Borskov took a sip of coffee before continuing. "An hour after we had caught the killer, a KGB officer arrived at my department in the Lubyanka, which is where you were being held before. He had orders endorsed by the Supreme Soviet that called for the transfer of this assassin to his control. In addition, no report was to be made. I had to comply – one does not question orders bearing the seal of the Supreme Soviet. I did not recognize the man with the orders but one of my men did. It was Leonid Sorovin.

"I immediately ran a check on the general and Sorovin. We never learned the assassin's identity. The next day, my men told me that they could find nothing at all incriminating the general
. However, they realized that he was a senior adjutant to Marshal Vazhnevsky and was known to have the marshal's ear. He was also a man who advocated peaceful co-existence.

“On Sorovin, my men found that he was an Army commando in the seventies and often talked about taking a tough stance
against the West. Beyond that, there was nothing – no information on file. The man who recognized Sorovin had been to a training camp a year earlier where Sorovin taught demolitions and assassination techniques.

"Two days later, the news hit that General Ivan Zhuran and a top KGB analyst were killed in a plane crash south of Murmansk. Both men were known for their belief in accommodation with the West and liberalization of the economy. This news has still not been confirmed officially.

"Is the pattern becoming apparent, gentlemen?" asked Borskov, rhetorically. "I'm afraid it's all too apparent. But still, I could not be sure if the pattern was indeed a pattern or only a series of connected incidents destined to become nonevents, or even random coincidences materializing into significance only in the mind of a betrayed and bitter career officer.

"I had to wait almost two weeks for another event, and I can tell you that I
was not prepared for this one. On the night of April 28 an old friend knocked on my door about midnight. I had saved his life during the Great Patriotic War and also saved his son from acute embarrassment after an indiscretion which is unimportant now. I trust this man with my life. He is an officer in the KGB and acts as a liaison between the Army and us. As such, he has unusual freedom to travel.

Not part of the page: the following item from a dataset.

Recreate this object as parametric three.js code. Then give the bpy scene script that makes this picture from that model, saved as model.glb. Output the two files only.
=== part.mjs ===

"Earlier that day, he had flown to Kiev to meet Marshal Vazhnevsky and accompany him to Moscow in order to brief him on the standard reports. Very routine. At the airport he had a car and driver waiting and headed out to the field headquarters, which at that time was in a wooded area just south of the city. He arrived at a checkpoint about one mile from the
general's encampment. He was told by the two guards that Vazhnevsky and his staff had left an hour earlier for the airport and were probably taking off as they spoke. The guards claimed they had standing orders not to allow anyone to pass.